Нам не дано знать тайну гения. И мы объясняем его мощь разными обстоятельствами. Говорим: "Жил в народе".
Но ведь многие живут в народе, а душа народа не далась им или раскрылась одной стороной.
Говорим: "Бесстрашен". Но богатыри не страдали половинчатостью характера...
Неизмерима самобытная сила сопротивления при органической переработке наследия и зоркая мудрость в строительстве своего нового мира.
Говорим: требовательный к себе.
Но требовательность есть нормальное состояние сильного гения.
Мы лишь изумляемся тому, как из скоротечных жизней гений Шолохова создает бессмертные образы, а вечная природа живет вольготно, не испытав насилия, творимого обычным дарованием.
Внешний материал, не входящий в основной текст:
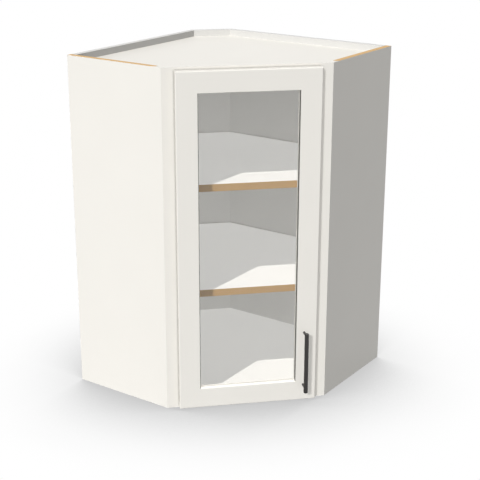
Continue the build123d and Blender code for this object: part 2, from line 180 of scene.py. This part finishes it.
def sandedBirchEdge(name, turn=0.0):
    # birch edge strip, sanded and left raw: light brown, dull, with fine lines along its length
    material, tree = newMaterial(name)
    across, along = birch["grain"]
    wide, far = birch["figure"]
    lines = pattern(tree, (along, across, across), detail=4.0, turn=turn, roughness=0.65)
    figure = addNode(tree, "ShaderNodeMapRange", links={
        "Value": pattern(tree, (far, wide, wide), turn=turn), "To Min": 0.0, "To Max": birch["figureShare"]})
    streaks = addNode(tree, "ShaderNodeMath", {"operation": "MULTIPLY_ADD"}, {
        0: lines, 1: birch["lineShare"], 2: figure.outputs["Result"]})
    colour = addNode(tree, "ShaderNodeMix", {"data_type": "RGBA"}, {
        0: streaks.outputs[0], 6: toLinear(birch["pale"]), 7: toLinear(birch["deep"])}).outputs[2]
    fibres = addNode(tree, "ShaderNodeBump", links={
        "Strength": birch["lineStrength"], "Distance": birch["lineDepth"] * millimetre, "Height": lines})
    addShader(tree, birch, colour, lines, fibres)
    return material


glass = {
    "tint": "#FBFBFB", "ior": 1.52,
    "wave": 160, "waveStrength": 0.3, "waveDepth": 0.02,    # mm, and depth in mm
}


def floatGlass(name):
    # clear float glass: smooth and almost colourless, with the slow waviness that only
    # reflections show. Lamps and soft light pass straight through the thin pane.
    material, tree = newMaterial(name)
    wave = addNode(tree, "ShaderNodeBump", links={
        "Strength": glass["waveStrength"], "Distance": glass["waveDepth"] * millimetre,
        "Height": pattern(tree, (glass["wave"],) * 3, detail=1.0)})
    pane = addNode(tree, "ShaderNodeBsdfPrincipled", links={
        "Base Color": toLinear(glass["tint"]), "IOR": glass["ior"], "Roughness": 0.0,
        "Transmission Weight": 1.0, "Normal": wave.outputs["Normal"]})
    path = addNode(tree, "ShaderNodeLightPath")
    passes = addNode(tree, "ShaderNodeMath", {"operation": "MAXIMUM"}, {
        0: path.outputs["Is Shadow Ray"], 1: path.outputs["Is Diffuse Ray"]})
    clear = addNode(tree, "ShaderNodeBsdfTransparent", links={"Color": toLinear(glass["tint"])})
    both = addNode(tree, "ShaderNodeMixShader", links={
        0: passes.outputs[0], 1: pane.outputs["BSDF"], 2: clear.outputs["BSDF"]})
    addNode(tree, "ShaderNodeOutputMaterial", links={"Surface": both.outputs["Shader"]})
    return material


gasket = {
    "colour": "#575652", "dust": "#686762", "roughness": (0.6, 0.8),
    "bloom": (1.5, 1.5, 12),                            # mm along x, y and z
}


def extrudedEpdm(name):
    # extruded EPDM rubber: dark grey, dull, with a slightly dusty bloom
    material, tree = newMaterial(name)
    bloom = pattern(tree, gasket["bloom"], detail=3.0)
    colour = addNode(tree, "ShaderNodeMix", {"data_type": "RGBA"}, {
        0: bloom, 6: toLinear(gasket["colour"]), 7: toLinear(gasket["dust"])}).outputs[2]
    addShader(tree, gasket, colour, bloom)
    return material


pullCoat = {
    "colour": "#1D1B1A", "rub": "#2A2725", "roughness": (0.28, 0.38),
    "grit": 0.9, "gritStrength": 0.5, "gritDepth": 0.05,    # mm
    "handled": (30, 30, 60), "handledFac": (-0.2, 0.9),     # mm; patches that hands have rubbed paler
}


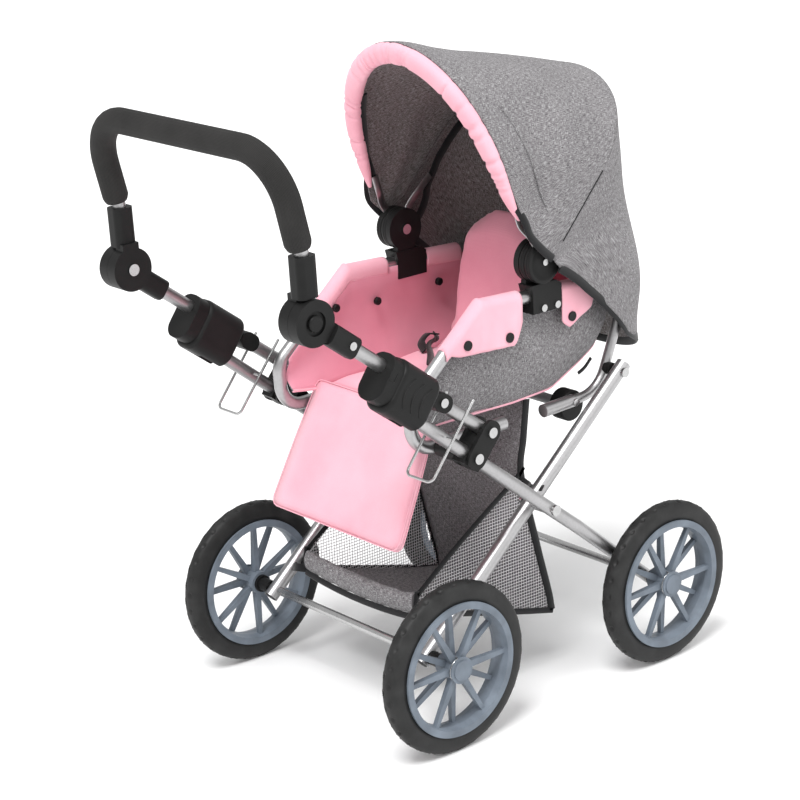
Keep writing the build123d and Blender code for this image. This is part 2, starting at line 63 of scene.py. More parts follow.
MM = 0.001
AXLE_LOW, AXLE_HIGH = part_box("rear_axle")
AXLE_Y = (AXLE_LOW.y + AXLE_HIGH.y) / 2

HOOD_PIVOT = (161.8, 411.7)
SEAT_X = 92.4
SIDES = (("right", 1), ("left", -1))


def place(x, y, z):
    return Vector((x * MM, y * MM + AXLE_Y, z * MM))


def places(points):
    return np.array([place(*p) for p in points])


def added(name, data):
    thing = bpy.data.objects.new(name, data)
    bpy.context.collection.objects.link(thing)
    return thing


# ---- camera and light ----
def camera():
    yaw, pitch, roll = (math.radians(a) for a in (49.791, 18.127, -2.374))
    forward = Vector((-math.sin(yaw) * math.cos(pitch), math.cos(yaw) * math.cos(pitch), -math.sin(pitch)))
    right = forward.cross(Vector((0, 0, 1))).normalized()
    up = right.cross(forward)
    turned_right = right * math.cos(roll) + up * math.sin(roll)
    turned_up = up * math.cos(roll) - right * math.sin(roll)
    data = bpy.data.cameras.new("camera")
    data.lens, data.sensor_width, data.clip_end = 105.19, 36.0, 100.0
    eye = added("camera", data)
    turn = Matrix((turned_right, turned_up, -forward)).transposed().to_4x4()
    stands_at = place(1572.2, -1255.3, 953.3)
    eye.matrix_world = Matrix.Translation(stands_at) @ turn
    bpy.context.scene.camera = eye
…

Ученые объясняют происхождение миров, но тайну художественного гения объяснить невозможно.
Говорим: передовое мировоззрение...
Но не лишен его и редактор технического словаря. А вот взгляд в будущее до пронзительных далей - свойство лишь великих художников..."
В начале лета он снова собирается в Вешенскую. Когда веселой зеленью полыхнут балки в степи, ястреб задохнется от бездонной глубины бескрайнего неба и с державной высоты спустится, чтобы блеснуть быстриной сквозь пепельные туманы тихого Дона, звонкая ночная звезда.
Талант Коновалова как удивительная загадка. Обычно с возрастом у писателя опустошаются основные душевные "закрома". В лучшем случае поиск и разведка идут на "уровне" уже завоеванных высот. Здесь же - процесс стремительно-необратимый: корни - глубже, крона - выше, горизонты - шире. Талант разворачивается силами настолько мощными, словно подготовка к "главному наступлению" еще только начинается.
Потому что не замутнели, не обмелели заветные родники с ледяной прозрачной водой, пробивающие путь к большой реке и выносящие на ее простор и дурман державных лесов, и птичье многоголосье, и сохранившие в долгом пути своем подслушанное эхо печалей, счастье великих трудов человеческих. Эта многоводная река творчества неиссякаема, как Волга, на высоком берегу которой живет писатель. С этой кручи хорошо просматриваются дали. И дышится здесь отрешенно, и зарницы у горизонта как всполохи битв человеческих, еще ждущих своего летописца.
В одном из писем у него вырвалась фраза: "Мне радостно было радостью людей".